Soma Katliamı davasına ilişkin konuşan Av. Berrin Demir, 4 yıllık yargılamadan sonra 11 Temmuz’da karara bağlanan davada 51 sanıktan sadece 14’ünün ceza aldığını, şirketin yönetim kurulu üyesi Can Gürkan’ın “taksirle öldürme” maddesinden, daha önce benzer sabıkası olduğundan 22,5 yıl ceza aldığını söyledi. Toplam 4 sanığın “taksirle öldürmek”ten cezalandırıldığını, ancak 5-6 yıl sonra tahliye olmalarının beklendiğini belirten Demir bunun cezasızlık olduğunu ifade etti.

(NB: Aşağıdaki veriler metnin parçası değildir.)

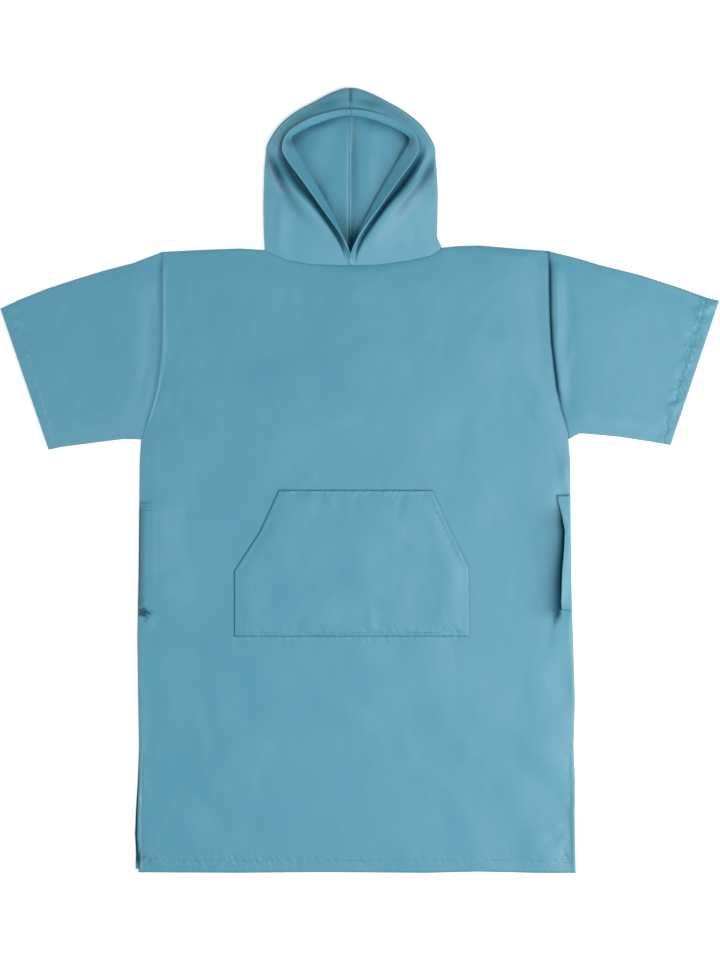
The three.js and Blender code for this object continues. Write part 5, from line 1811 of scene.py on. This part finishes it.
@dataclass
class Studio:
    """Pale floor, soft light from the right and all round, and a camera straight above."""

    mm_per_pixel: float = 1.683
    frame_height: int = 960
    lens: float = 150.0
    sensor: float = 36.0
    farthest: float = 200.0
    cloth_height: float = 3.0
    floor_reach: float = 40.0
    floor_drop: float = 0.0006
    aim: tuple[float, float] = (0.4, 0.4)
    sky: float = 0.3
    floor_glow: float = 0.42
    boxes: tuple[SoftBox, ...] = (
        SoftBox("top_box", (1.45, -0.4, 2.9), 40.0, 1.1),
        SoftBox("right_box", (3.0, -1.0, 2.4), 62.0, 1.4),
        SoftBox("left_box", (-3.3, 0.0, 2.1), 48.0, 1.4),
    )

    def build(self) -> None:
        """Makes floor, world, lights and camera."""
        self.floor()
        self.light()
        self.camera()

    def floor(self) -> None:
        """A wide pale sheet just under the garment."""
        square = ((-1, -1), (1, -1), (1, 1), (-1, 1))
        corners = [(x * self.floor_reach, y * self.floor_reach, -self.floor_drop) for x, y in square]
        mesh = bpy.data.meshes.new("floor")
        mesh.from_pydata(corners, [], [(0, 1, 2, 3)])
        shader = Shader("pale_floor")
        body = shader.node("ShaderNodeBsdfPrincipled", {}, {
            "Base Color": (0.86, 0.86, 0.86, 1.0), "Roughness": 0.95, "Specular IOR Level": 0.0,
            "Emission Color": (1.0, 1.0, 1.0, 1.0), "Emission Strength": self.floor_glow})
        mesh.materials.append(shader.surface(body.outputs[0]))
        link_object("floor", mesh)

    def light(self) -> None:
        """An even sky and the soft boxes."""
        world = bpy.data.worlds.new("studio")
        bpy.context.scene.world = world
        world.use_nodes = True
        background = world.node_tree.nodes["Background"]
        background.inputs[0].default_value = (1.0, 1.0, 1.0, 1.0)
        background.inputs[1].default_value = self.sky
        for box in self.boxes:
            box.build()

    def camera(self) -> None:
        """A long lens straight above, at the height that gives the photo's scale."""
        data = bpy.data.cameras.new("above")
        data.lens = self.lens
        data.sensor_width = self.sensor
        half_view = self.mm_per_pixel * self.frame_height / 2
        height = half_view * self.lens / (self.sensor / 2) + self.cloth_height
        made = link_object("above", data)
        made.location = (self.aim[0] * METRE, self.aim[1] * METRE, height * METRE)
        data.clip_end = self.farthest
        bpy.context.scene.camera = made
        bpy.context.scene.view_settings.view_transform = "Standard"


def place(piece: bpy.types.Object, *nodes: str) -> bpy.types.Object:
    """Ties a piece to the part's one body and hides the nodes that it stands for."""
    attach(piece, "root")
    if nodes:
        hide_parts(*nodes)
    LOG.info("%s: %d faces", piece.name, len(piece.data.polygons))
    return piece


def main() -> None:
    """Builds and dresses every piece in order."""
    logging.basicConfig(level=logging.INFO, format="%(message)s")
    cloth, hood_cloth, thread = BrushedMicrofibre(), PaintedLightHoodMicrofibre(), PolyesterThread()
    form = BodyForm()
    back = BackPanel()
    back_piece = place(back.build(cloth), "back_panel")
    front = FrontPanel(form)
    front_piece = place(front.build(cloth), "front_panel")
    front_sewing = place(front.stitches(thread))
    knot = place(front.knot(KNOT_THREAD))
    for sleeve in (LEFT_SLEEVE, RIGHT_SLEEVE):
        piece = place(sleeve.build(cloth), f"sleeve_{sleeve.word}")
        sewing = place(sleeve.stitches(thread))
    pocket = Pocket(form)
    pocket_piece = place(pocket.build(cloth), "pocket")
    pocket_sewing = place(pocket.stitches(thread))
    strip = SlitStrip()
    strip_piece = place(strip.build(cloth), "slit_strip_right")
    strip_sewing = place(strip.stitches(thread))
    lining = HoodLining()
    allowance = HoodSeamAllowance(lining)
    allowance_piece = place(allowance.build(hood_cloth))
    overlock = place(allowance.stitches(thread))
    for side in Side:
        half = HoodHalf(side, back, lining)
        piece = place(half.build(hood_cloth), f"hood_{half.word}")
        extra = [place(half.stitches(thread))]
        if side is Side.RIGHT:
            extra += [allowance_piece, overlock]
    Studio().build()


if __name__ == "__main__":
    main()
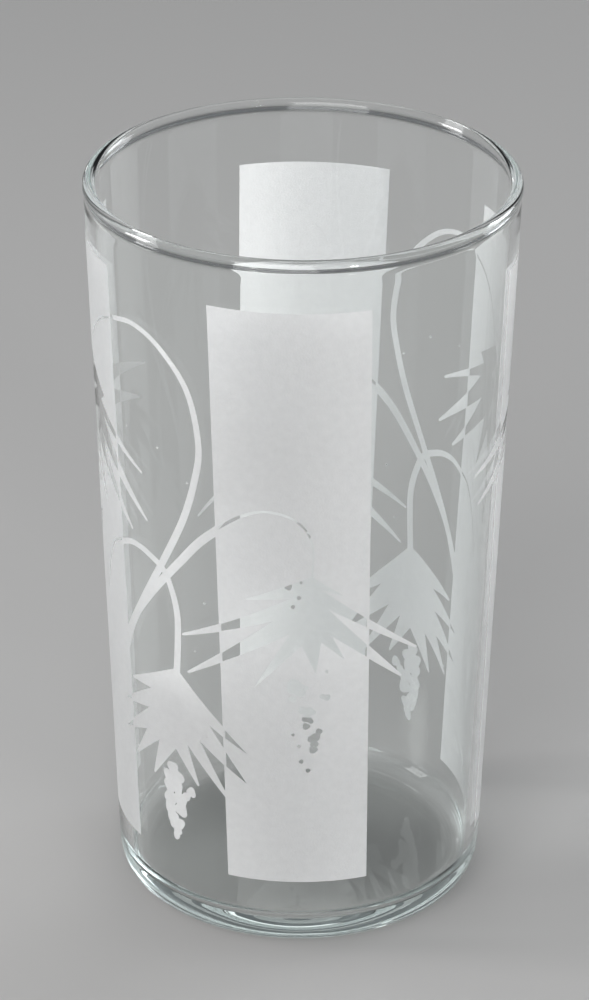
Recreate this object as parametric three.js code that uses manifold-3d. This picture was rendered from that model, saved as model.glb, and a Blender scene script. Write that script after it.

Birçok araştırma yapmış önceki mahkeme heyeti ve savcının değişmesinin ardından “adrese teslim” yeni bir heyet geldiğini hatırlatan Demir, savcının 14 ay mütalaa vermediğini, daha önce itibar edilmeyen “FETÖ, dış mihraklar sabotajı” gibi iddiaların araştırılması adı altında dosyanın sürekli bekletildiğinin altını çizdi. Demir, cezasızlığın bir diğer yönünün de, katliamda sorumluluğu bulunan kamu görevlilerinin bilirkişi raporlarına karşın yargılanmaması olduğunu söyledi.

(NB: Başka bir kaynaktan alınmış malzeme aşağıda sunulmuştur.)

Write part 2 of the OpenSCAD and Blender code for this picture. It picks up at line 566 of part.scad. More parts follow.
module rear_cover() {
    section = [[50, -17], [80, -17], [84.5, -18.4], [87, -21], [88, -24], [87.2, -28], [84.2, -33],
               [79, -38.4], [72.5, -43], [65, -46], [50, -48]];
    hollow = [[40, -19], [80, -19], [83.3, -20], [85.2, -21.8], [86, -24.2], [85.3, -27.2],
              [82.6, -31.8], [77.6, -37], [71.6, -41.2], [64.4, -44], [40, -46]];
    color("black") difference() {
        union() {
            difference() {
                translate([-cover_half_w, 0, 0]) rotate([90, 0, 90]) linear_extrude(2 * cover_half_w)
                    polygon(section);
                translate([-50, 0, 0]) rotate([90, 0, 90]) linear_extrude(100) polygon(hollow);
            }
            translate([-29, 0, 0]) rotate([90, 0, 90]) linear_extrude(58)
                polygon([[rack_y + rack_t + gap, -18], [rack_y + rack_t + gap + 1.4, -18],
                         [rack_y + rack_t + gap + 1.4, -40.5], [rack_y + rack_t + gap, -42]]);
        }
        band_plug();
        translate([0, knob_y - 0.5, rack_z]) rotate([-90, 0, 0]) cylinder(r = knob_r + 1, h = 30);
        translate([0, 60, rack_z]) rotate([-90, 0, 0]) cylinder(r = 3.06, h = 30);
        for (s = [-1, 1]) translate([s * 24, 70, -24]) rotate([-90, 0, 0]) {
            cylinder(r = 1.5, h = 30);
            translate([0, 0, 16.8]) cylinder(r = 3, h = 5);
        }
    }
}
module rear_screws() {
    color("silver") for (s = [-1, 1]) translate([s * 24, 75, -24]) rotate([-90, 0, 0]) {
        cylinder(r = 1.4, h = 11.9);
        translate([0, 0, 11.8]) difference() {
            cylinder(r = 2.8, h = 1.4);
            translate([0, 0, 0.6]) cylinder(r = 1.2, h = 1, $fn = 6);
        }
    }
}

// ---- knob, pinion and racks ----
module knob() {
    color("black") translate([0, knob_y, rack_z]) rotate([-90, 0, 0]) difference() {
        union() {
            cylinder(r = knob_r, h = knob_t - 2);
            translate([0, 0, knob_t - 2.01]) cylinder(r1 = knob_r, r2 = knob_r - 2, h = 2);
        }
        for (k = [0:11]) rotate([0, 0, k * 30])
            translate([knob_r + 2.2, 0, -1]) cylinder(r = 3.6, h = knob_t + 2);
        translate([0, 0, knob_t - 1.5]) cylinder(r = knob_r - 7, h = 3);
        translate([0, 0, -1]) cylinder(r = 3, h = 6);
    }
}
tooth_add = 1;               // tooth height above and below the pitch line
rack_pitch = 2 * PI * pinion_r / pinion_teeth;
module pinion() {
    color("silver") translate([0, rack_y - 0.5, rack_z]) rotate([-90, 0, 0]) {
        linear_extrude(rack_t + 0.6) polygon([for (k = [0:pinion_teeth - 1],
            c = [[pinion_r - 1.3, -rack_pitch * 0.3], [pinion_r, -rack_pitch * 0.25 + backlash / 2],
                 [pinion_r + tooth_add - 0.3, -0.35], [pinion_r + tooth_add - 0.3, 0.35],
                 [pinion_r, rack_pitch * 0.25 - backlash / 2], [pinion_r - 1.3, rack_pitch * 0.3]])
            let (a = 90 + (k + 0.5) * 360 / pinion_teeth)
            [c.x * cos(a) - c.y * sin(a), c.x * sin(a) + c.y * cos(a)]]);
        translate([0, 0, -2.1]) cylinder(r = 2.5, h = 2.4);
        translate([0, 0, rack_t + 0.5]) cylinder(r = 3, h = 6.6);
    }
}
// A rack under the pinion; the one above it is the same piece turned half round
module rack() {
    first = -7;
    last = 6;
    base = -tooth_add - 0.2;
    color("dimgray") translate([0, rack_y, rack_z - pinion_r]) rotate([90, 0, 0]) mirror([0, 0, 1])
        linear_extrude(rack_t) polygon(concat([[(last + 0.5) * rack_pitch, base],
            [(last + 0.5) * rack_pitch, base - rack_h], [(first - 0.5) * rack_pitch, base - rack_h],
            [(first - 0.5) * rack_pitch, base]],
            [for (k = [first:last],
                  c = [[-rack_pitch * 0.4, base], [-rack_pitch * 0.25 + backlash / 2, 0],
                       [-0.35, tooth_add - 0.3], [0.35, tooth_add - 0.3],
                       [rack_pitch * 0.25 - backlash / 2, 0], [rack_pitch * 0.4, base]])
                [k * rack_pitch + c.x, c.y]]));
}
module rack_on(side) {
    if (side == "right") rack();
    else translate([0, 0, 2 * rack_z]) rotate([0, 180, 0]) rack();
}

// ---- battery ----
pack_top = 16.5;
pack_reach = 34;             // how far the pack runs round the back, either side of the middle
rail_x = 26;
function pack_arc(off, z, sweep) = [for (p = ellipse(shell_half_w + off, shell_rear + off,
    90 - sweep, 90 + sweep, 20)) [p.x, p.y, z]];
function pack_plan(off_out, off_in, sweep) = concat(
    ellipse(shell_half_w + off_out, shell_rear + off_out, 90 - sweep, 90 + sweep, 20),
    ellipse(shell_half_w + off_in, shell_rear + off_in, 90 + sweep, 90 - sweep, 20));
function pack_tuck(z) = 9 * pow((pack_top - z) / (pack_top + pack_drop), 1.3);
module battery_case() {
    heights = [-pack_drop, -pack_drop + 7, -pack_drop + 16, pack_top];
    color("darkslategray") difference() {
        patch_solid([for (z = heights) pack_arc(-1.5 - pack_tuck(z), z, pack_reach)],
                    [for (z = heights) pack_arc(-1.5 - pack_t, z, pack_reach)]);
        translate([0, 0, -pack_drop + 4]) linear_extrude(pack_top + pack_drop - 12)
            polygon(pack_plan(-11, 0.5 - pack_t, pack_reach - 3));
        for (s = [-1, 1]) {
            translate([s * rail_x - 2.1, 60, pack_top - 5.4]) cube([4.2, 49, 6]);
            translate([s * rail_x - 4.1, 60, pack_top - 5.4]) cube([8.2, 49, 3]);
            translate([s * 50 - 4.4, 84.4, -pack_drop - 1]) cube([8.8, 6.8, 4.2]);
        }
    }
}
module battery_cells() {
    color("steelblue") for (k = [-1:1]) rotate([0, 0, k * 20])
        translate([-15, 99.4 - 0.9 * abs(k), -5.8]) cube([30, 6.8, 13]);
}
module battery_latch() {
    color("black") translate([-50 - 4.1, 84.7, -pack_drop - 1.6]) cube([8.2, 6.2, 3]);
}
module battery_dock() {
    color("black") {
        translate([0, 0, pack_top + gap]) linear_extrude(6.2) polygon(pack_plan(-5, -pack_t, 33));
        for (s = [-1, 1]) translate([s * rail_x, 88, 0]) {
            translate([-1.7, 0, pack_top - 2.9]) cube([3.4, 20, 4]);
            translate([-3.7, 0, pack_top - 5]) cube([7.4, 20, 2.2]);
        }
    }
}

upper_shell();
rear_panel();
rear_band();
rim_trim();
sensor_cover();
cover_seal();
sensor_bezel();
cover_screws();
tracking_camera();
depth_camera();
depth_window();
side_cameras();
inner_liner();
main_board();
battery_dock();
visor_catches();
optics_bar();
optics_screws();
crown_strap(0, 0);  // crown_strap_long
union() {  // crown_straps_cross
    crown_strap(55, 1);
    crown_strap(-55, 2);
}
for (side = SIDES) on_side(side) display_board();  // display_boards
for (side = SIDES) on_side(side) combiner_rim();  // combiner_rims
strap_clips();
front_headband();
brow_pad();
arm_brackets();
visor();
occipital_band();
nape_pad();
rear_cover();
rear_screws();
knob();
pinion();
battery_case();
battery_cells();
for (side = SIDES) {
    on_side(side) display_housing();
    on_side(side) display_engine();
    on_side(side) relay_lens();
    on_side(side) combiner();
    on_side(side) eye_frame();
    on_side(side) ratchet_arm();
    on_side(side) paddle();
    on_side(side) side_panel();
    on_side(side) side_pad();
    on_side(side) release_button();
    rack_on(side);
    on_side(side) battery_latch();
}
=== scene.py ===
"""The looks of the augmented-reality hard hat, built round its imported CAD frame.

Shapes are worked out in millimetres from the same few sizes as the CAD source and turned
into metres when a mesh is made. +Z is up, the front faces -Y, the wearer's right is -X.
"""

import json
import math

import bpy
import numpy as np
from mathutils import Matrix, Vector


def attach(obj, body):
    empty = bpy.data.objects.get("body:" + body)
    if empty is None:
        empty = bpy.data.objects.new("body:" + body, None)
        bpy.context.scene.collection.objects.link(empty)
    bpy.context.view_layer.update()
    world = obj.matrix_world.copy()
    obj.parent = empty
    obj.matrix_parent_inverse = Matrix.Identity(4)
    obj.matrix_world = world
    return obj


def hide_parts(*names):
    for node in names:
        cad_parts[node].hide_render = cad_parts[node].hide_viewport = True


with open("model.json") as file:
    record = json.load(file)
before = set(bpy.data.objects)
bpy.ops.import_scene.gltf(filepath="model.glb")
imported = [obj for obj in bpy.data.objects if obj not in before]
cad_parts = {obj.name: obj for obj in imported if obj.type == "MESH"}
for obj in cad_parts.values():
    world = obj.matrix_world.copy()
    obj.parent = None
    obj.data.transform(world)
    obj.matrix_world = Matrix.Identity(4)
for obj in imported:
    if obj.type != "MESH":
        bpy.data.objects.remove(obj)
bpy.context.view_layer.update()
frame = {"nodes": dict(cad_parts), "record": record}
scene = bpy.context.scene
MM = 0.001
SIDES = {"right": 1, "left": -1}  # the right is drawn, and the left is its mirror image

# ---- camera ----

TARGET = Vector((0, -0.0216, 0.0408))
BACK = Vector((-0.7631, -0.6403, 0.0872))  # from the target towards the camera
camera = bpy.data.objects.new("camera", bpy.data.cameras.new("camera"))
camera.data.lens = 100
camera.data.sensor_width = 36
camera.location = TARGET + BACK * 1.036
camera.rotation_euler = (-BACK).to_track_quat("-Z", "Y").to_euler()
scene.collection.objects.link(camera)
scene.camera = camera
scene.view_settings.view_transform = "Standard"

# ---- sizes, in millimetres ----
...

Soma’daki yetkili “sendika”nın da katliamda sorumluluğu olduğunu, işçilerden habersiz, onların adına patron lehine kararlar aldığını belirten Demir, Can Gürkan’ın avukatının “insanlara iş, ekmek veren müvekkilime ceza verirseniz bir daha maden, fabrika açmaz” demesine dikkat çekti. Demir, 8 işçinin yaşamını yitirdiği Kozlu davasına dair Anayasa Mahkemesi’nin (AYM), bilirkişi raporlarına göre iş cinayetinde sorumluluğu olan kamu görevlilerinin yargılanmamasının, devletin iş cinayetini önlemesinin önüne geçtiği kararı aldığını ifade etti.

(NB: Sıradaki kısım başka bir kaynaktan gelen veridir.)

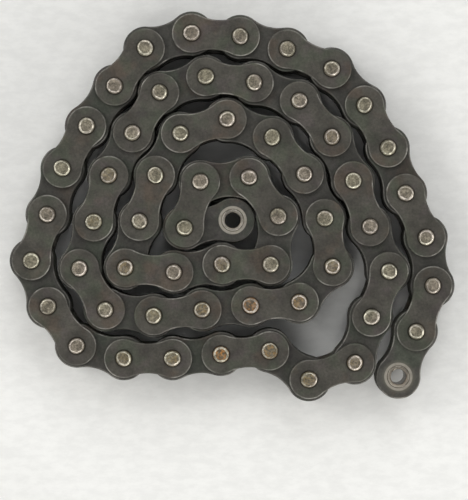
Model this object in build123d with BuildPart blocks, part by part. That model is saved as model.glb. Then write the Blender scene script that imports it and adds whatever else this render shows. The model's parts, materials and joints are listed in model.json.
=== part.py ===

“Çalışırken hayatta kalmak şans”
Demir’in ardından, 2008 yılında 21 kişinin yaşamını yitirdiği Davutpaşa patlamasında eşini kaybeden İdris Çabuk, bu dava sürecine dair konuştu. İş cinayeti davalarında bilirkişi, savcı ve hakimlerin, sorumluluğu olan devlet yetkililerini koruduğunu, bu durumun da iş cinayetlerinin sürüp gitmesinin önünü açtığını vurguladı.

Davutpaşa patlamasına dair bilirkişi raporunun 3 ayda hazırlandığını ancak 2 yıl sonra dava açılabildiğini belirten Çabuk, bu süreçte “insanların çalışırken şansa hayatta kaldığını fark ettiğini” söyledi. 8 yıl sonra sorumluların az ceza aldığını, itiraz üzerine Yargıtay başsavcılığının kamu görevlilerinin de yargılanması gerektiğini ifade ettiğini hatırlatan Çabuk, buna karşın Yargıtay’ın cezaları daha da azalttığını ve dosyayı yerel mahkemeye gönderdiğini söyledi. Sonrasında mahkeme heyetinin duruşma salonuna kimse girmeden karar yazdırmaya başladığını belirten Çabuk, itiraz edildiğinde ise içeride kimse olmamasına rağmen “dinleseydiniz” dediğini aktardı. Çabuk, sendikaların da iş cinayetlerinin sürmesinde rolü olduğunu sözlerine ekledi.

Av. Erbay Yucak’ın Kozlu’daki iş cinayetine ilişkin AYM kararına dair konuşmasının ardından bu ayki nöbet sonlandırıldı.